Gorse at Hinewai reserve, with a fire in the distance.
Burning gorse will kill it (it's highly flammable), but new seeds will germinate to restore the gorse canopy.  But leave it alone and the bushes quickly grow tall and leggy, allowing native plants to establish underneath.  Gorse won't re-establish in this semi-shade, and soon the native forest canopy overtops the gorse one, and a new forest is born.  However, while gorse has been successfully used as a "nurse crop" in this way, such as at Hinewai Reserve on Banks Peninsula, Jon Sullivan, Peter Williams, and Susan Timmins (Sullivan et al. 2007) caution that succession under gorse is different from succession under a native shrub, kānuka (Kunzea ericoides).  They found forests that originated under a gorse canopy had lower species richness, fewer small-leaved shrubs like mingimingi (Leptecophylla juniperina and Leucopogon fasciculatus), and less kāmahi (Weinmannia racemosa) than in forests grown under kānuka.

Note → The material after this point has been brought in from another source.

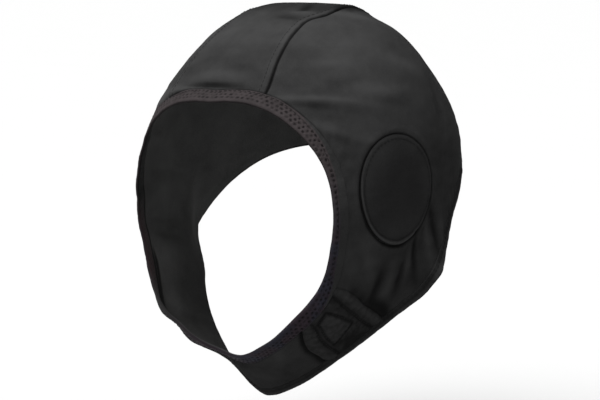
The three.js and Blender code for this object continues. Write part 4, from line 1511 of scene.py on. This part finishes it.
def thread_mesh(rows, sizes):
    """Stitches along traced rows: each is a short bent tube that dips into the cloth."""
    stitch, gap = sizes.stitch * MM, sizes.stitch_gap * MM
    radius = sizes.thread * MM / 2
    shares, dips, girths = np.array(STITCH).T
    sides = 6
    angle = np.arange(sides) * math.tau / sides
    first_tube = numbered((len(STITCH), sides))
    points, faces, weave = [], [], []
    for line, normals in rows:
        run = run_along(line[None], 1)[0]
        for number in range(int((run[-1] - gap) // (stitch + gap))):
            at = gap + number * (stitch + gap) + shares * stitch
            middle, up = found_at(at, run, line), normalised(found_at(at, run, normals))
            ahead = normalised(np.gradient(middle, axis=0))
            aside = normalised(np.cross(ahead, up))
            middle = middle + up * dips[:, None]
            ring = np.cos(angle)[:, None] * aside[:, None] + np.sin(angle)[:, None] * up[:, None]
            tube = middle[:, None] + ring * (girths * radius)[:, None, None]
            ids = first_tube + len(points) * first_tube.size
            faces += loop_faces(ids)[:, ::-1].tolist() + [ids[0][::-1].tolist(), ids[-1].tolist()]
            points.append(tube.reshape(-1, 3))
            along, turn = np.repeat(at, sides), np.tile(angle, len(STITCH)) / math.tau
            weave.append(np.stack([along, turn, 0 * along], -1))
    return np.concatenate(points), faces, np.concatenate(weave)


def build_threads(name, rows, sizes, colours):
    points, faces, weave = thread_mesh([traces[row] for row in rows], sizes)
    return add_mesh(name, points, faces, sewing_thread(name, colours.thread), weave)


def finish_piece(piece, nodes):
    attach(piece, "root")
    if nodes:
        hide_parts(*nodes)
    return piece


class HAIRCOVER_OT_crown(bpy.types.Operator):
    """Makes the cloth of the crown"""

    bl_idname = "hair_cover.crown"
    bl_label = "Crown"

    def execute(self, context):
        finish_piece(build_crown(*settings(context)), ["crown_panel"])
        return {"FINISHED"}


class HAIRCOVER_OT_sides(bpy.types.Operator):
    """Makes the cloth of the two sides, each with a hole for its ear patch"""

    bl_idname = "hair_cover.sides"
    bl_label = "Sides"

    def execute(self, context):
        for lines in (LEFT, RIGHT):
            piece = build_side(lines, *settings(context))
            finish_piece(piece, [f"side_panel_{lines.word}"])
        return {"FINISHED"}


class HAIRCOVER_OT_ear_patches(bpy.types.Operator):
    """Makes the two oval ear patches"""

    bl_idname = "hair_cover.ear_patches"
    bl_label = "Ear patches"

    def execute(self, context):
        for lines in (LEFT, RIGHT):
            piece = build_ear_patch(lines, *settings(context))
            finish_piece(piece, [f"ear_patch_{lines.word}"])
        return {"FINISHED"}


class HAIRCOVER_OT_strap(bpy.types.Operator):
    """Makes the chin strap"""

    bl_idname = "hair_cover.strap"
    bl_label = "Chin strap"

    def execute(self, context):
        finish_piece(build_strap(*settings(context)), ["chin_strap"])
        return {"FINISHED"}


class HAIRCOVER_OT_closure(bpy.types.Operator):
    """Makes the tab and the hook tape under it"""

    bl_idname = "hair_cover.closure"
    bl_label = "Closure"

    def execute(self, context):
        sizes, colours = settings(context)
        finish_piece(build_tab(sizes, colours), ["closure_tab"])
        finish_piece(build_hooks(colours), ["hook_patch"])
        return {"FINISHED"}


class HAIRCOVER_OT_bands(bpy.types.Operator):
    """Makes the mesh binding round the face and the turned hem round the neck"""

    bl_idname = "hair_cover.bands"
    bl_label = "Bands"

    def execute(self, context):
        sizes, colours = settings(context)
        cloth = stretch_cloth("hem_stretch_cloth", colours.hem, sizes, colours)
        materials = [mesh_binding("binding_mesh", colours), cloth]
        targets = [("face_binding", "binding_mesh"), ("neck_hem", "hem_cloth")]
        for band, material, (node, slot) in zip(BANDS, materials, targets):
            finish_piece(build_band(band, material, sizes), [node])
        return {"FINISHED"}


class HAIRCOVER_OT_threads(bpy.types.Operator):
    """Sews the topstitching of the seams, the ear patches, the tab and the bands"""

    bl_idname = "hair_cover.threads"
    bl_label = "Stitching"

    def execute(self, context):
        sizes, colours = settings(context)
        rows_of = {
            "crown_stitching": (["crown_seam_left", "crown_seam_right"], "stretch_cloth"),
            "ear_stitching": (["ear_left", "ear_right"], "ear_cloth"),
            "tab_stitching": (["tab_fold", "tab_box", "tab_end"], "stretch_cloth"),
            "jaw_stitching": (["jaw_right"], "stretch_cloth"),
            "binding_stitching": (["face_binding_mesh_0"], "binding_mesh"),
            "hem_stitching": (["neck_hem_cloth_0", "neck_hem_cloth_1"], "hem_cloth"),
        }
        for name, (rows, slot) in rows_of.items():
            if missing := [row for row in rows if row not in traces]:
                raise RuntimeError(f"{name} needs the rows {missing}: make their pieces first")
            finish_piece(build_threads(name, rows, sizes, colours), [])
        return {"FINISHED"}


class HAIRCOVER_OT_sheets(bpy.types.Operator):
    bl_idname = "hair_cover.sheets"
    bl_label = "Cloth sizes"

    def execute(self, context):
        return {"FINISHED"}


class HAIRCOVER_OT_stage(bpy.types.Operator):
    """Makes the floor, the light and the camera"""

    bl_idname = "hair_cover.stage"
    bl_label = "Stage"

    def execute(self, context):
        _, colours = settings(context)
        scene = context.scene
        link = scene.collection.objects.link
        radius, sides, below = 40 * MM, 96, 70
        angle = np.arange(sides) * math.tau / sides
        height = np.full(sides, cad_box[0].z * MM - below)
        points = np.stack([radius * np.cos(angle), radius * np.sin(angle), height], -1)
        concrete = pale_floor("pale_floor", colours.floor)
        add_mesh("floor", points, [list(range(sides))], concrete)

        world = bpy.data.worlds.new("soft_surround")
        world.use_nodes = True
        background = world.node_tree.nodes["Background"]
        background.inputs["Color"].default_value = (1, 1, 1, 1)
        background.inputs["Strength"].default_value = 0.27
        scene.world = world

        lamp = bpy.data.lights.new("overhead_light", "SUN")
        lamp.energy = 8.8
        lamp.angle = math.radians(55)
        light = bpy.data.objects.new("overhead_light", lamp)
        light.rotation_euler = Vector((-0.15, -0.5, 1)).to_track_quat("Z", "Y").to_euler()
        link(light)

        # The camera looks from the wearer's front left and a little above. The ear line stands
        # a few pixels left of the middle of the picture and above it.
        turn, tilt = math.radians(35), math.radians(8)
        distance, pixel, sensor, picture_width = 1100, 0.62, 36, 600
        right = Vector((math.cos(turn), math.sin(turn), 0))
        level = math.cos(tilt)
        away = Vector((-math.sin(turn) * level, math.cos(turn) * level, -math.sin(tilt)))
        ear_line, aside, lower = Vector((0, -25, -105)), 14 * pixel, 24 * pixel
        target = ear_line + right * aside - right.cross(away) * lower
        camera_data = bpy.data.cameras.new("camera")
        camera_data.sensor_width = sensor
        camera_data.lens = distance / pixel * sensor / picture_width
        camera_data.clip_start = 0.05
        camera_data.clip_end = 200
        camera = bpy.data.objects.new("camera", camera_data)
        camera.location = (target - away * distance) / MM
        camera.rotation_euler = away.to_track_quat("-Z", "Y").to_euler()
        link(camera)
        scene.camera = camera
        scene.view_settings.view_transform = "Standard"
        return {"FINISHED"}


class HAIRCOVER_PT_pieces(bpy.types.Panel):
    """The pieces of the hair cover"""

    bl_idname = "HAIRCOVER_PT_pieces"
    bl_label = "Hair cover"
    bl_space_type = "VIEW_3D"
    bl_region_type = "UI"
    bl_category = "Hair cover"

    def draw(self, context):
        for group in settings(context):
            box = self.layout.box()
            for name in group.__annotations__:
                box.prop(group, name)
        for operator in OPERATORS:
            self.layout.operator(operator.bl_idname)


OPERATORS = [
    HAIRCOVER_OT_stage,
    HAIRCOVER_OT_crown,
    HAIRCOVER_OT_sides,
    HAIRCOVER_OT_ear_patches,
    HAIRCOVER_OT_strap,
    HAIRCOVER_OT_closure,
    HAIRCOVER_OT_bands,
    HAIRCOVER_OT_threads,
    HAIRCOVER_OT_sheets,
]
CLASSES = [HairCoverSizes, HairCoverColours, *OPERATORS, HAIRCOVER_PT_pieces]


def register():
    for entry in CLASSES:
        bpy.utils.register_class(entry)
    bpy.types.Scene.hair_cover_sizes = bpy.props.PointerProperty(type=HairCoverSizes)
    bpy.types.Scene.hair_cover_colours = bpy.props.PointerProperty(type=HairCoverColours)


def unregister():
    del bpy.types.Scene.hair_cover_colours
    del bpy.types.Scene.hair_cover_sizes
    for entry in reversed(CLASSES):
        bpy.utils.unregister_class(entry)


def main():
    register()
    for operator in OPERATORS:
        group, name = operator.bl_idname.split(".")
        getattr(getattr(bpy.ops, group), name)()


if __name__ == "__main__":
    main()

As alternatives to spraying, burning, and waiting until gorse reverts to forest, Landcare Research Ltd have trialled a range of agents for biological control of gorse, including several insects (moths, thrips, a weevil) and a mite.

Reference

Sullivan, J.J.; Williams, P.A.; Timmins, S.M. 2007.  Secondary forest succession differs through naturalised gorse and native kānuka near Wellington and Nelson.  New Zealand Journal of Ecology 31: 22–38.